Oslo's OBX rose 0.93% to a new all-time high as energy and healthcare sectors led gains; Var Energi jumped 12.70% to 49.97, Equinor gained 11.03% to 398.60 and Aker BP added 6.97% to 366.80. Crude oil for May rose 2.89% to $98.22/bbl and Brent climbed 2.79% to $110.38, while April gold futures plunged 6.06% (down 296.79) to 4,599.41. FX moved in Norway's favor: EUR/NOK -0.15% to 10.98, USD/NOK -0.74% to 9.53 and the US Dollar Index futures slid 0.38% to 99.49. The market reaction appears driven by energy-price strength and geopolitical inflation concerns related to the Iran conflict, supporting risk-on positioning in Norwegian energy names.

Analysis

The immediate winners are liquidity-rich, low-decline producers and the sovereign balance sheets that benefit from higher oil — a fiscal shock that strengthens NOK and compresses Norwegian sovereign premia, which in turn supports domestic equities and local-currency bonds. That currency and fiscal feedback loop also tightens natural-gas-linked power prices across Europe, creating margin pressure for energy-intensive industries and for data-center operators whose opex is a rising share of total cost of ownership. Central-bank signaling that inflation risks are rising has pushed real yields higher and removed a near-term support pillar for gold; this is a flow-driven dynamic that can reverse quickly on headline escalation. Expect asset reallocation windows measured in days for headline shocks (shipping incident, strike, sanction) and in 6–12 weeks for policy reaction functions (rate guidance, reserve releases) that materially change the carry/real-yield equation. For AI hardware names (SMCI, APP) the macro is mixed: risk-on equity flows and capex cycles favor demand, but higher energy prices and rising rates are two-layered margin and valuation headwinds — higher opex for hyperscalers and a steeper discount rate. A second-order supply effect: elevated energy capex in EMEA can divert high-voltage contractors and copper/transformer supply into the energy buildout, lengthening lead times for data-center projects and favoring vendors with vertical integration or spare capacity.
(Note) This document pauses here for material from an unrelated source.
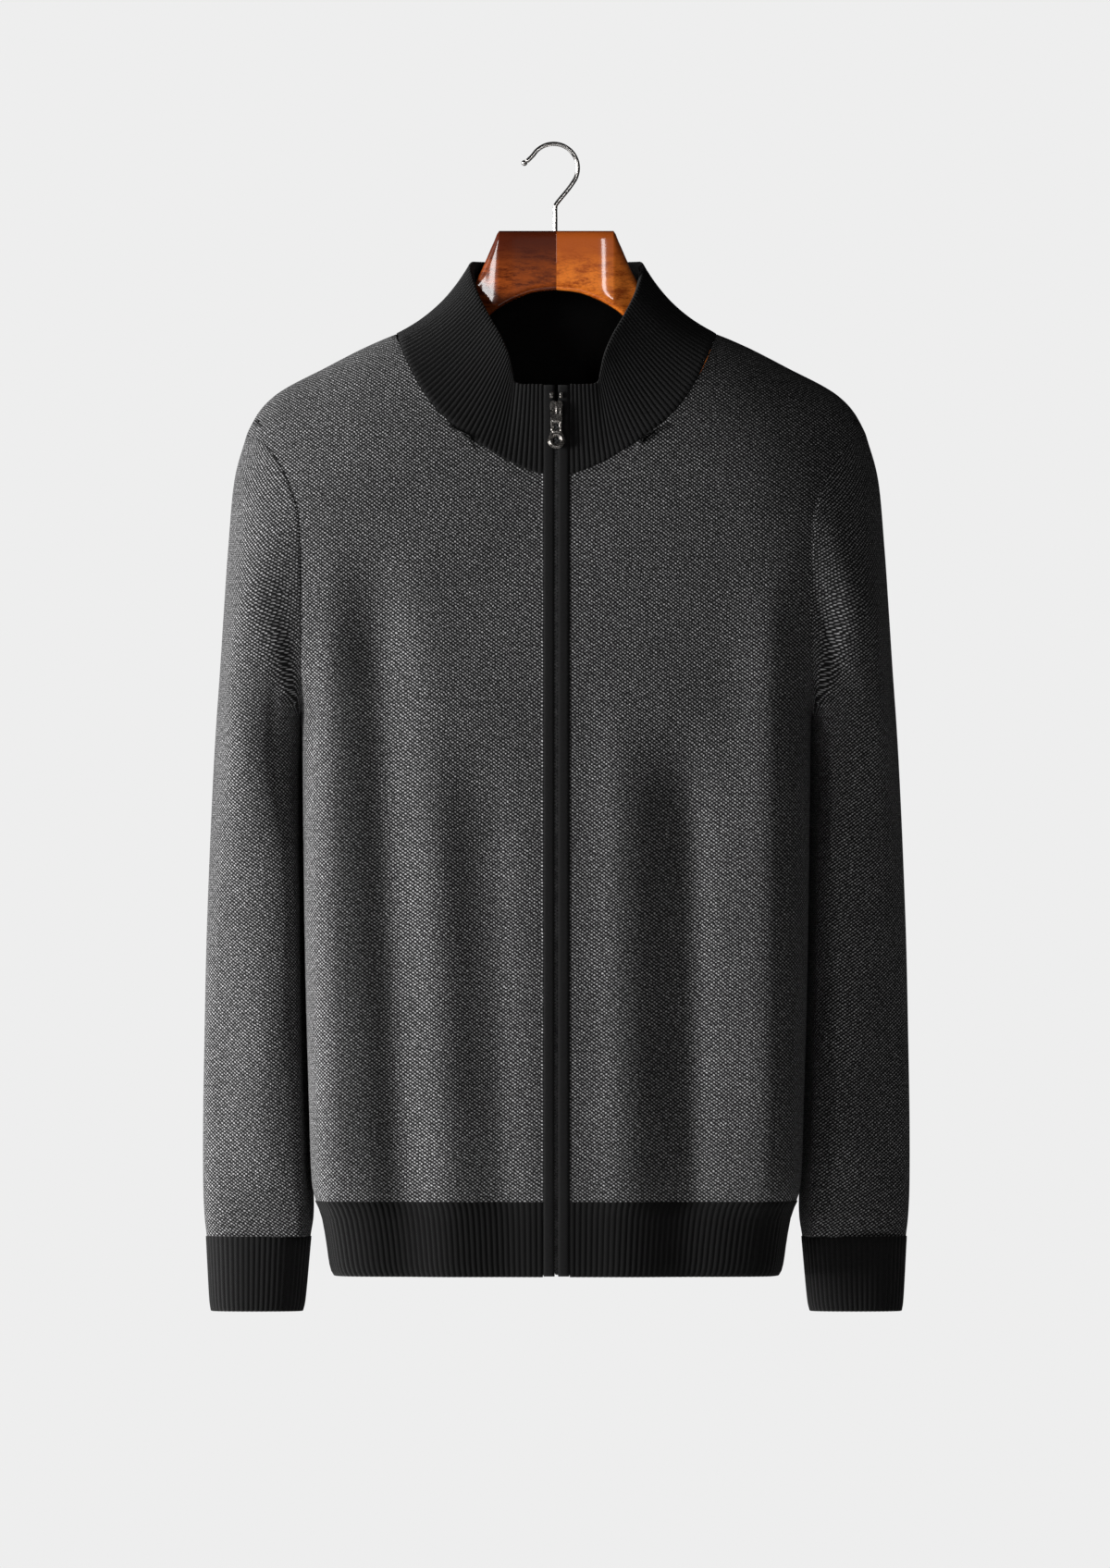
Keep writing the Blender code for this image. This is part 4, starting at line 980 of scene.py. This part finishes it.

Consensus is underestimating the asymmetry: oil moves lift cash generation quickly yet are more vulnerable to diplomatic de-escalation than equity re-ratings are to sustained earnings beats. Position sizing should therefore be asymmetric — capture the oil upside but protect against fast reversals via capped option structures and relative-value pairings that isolate secular from cyclical exposures.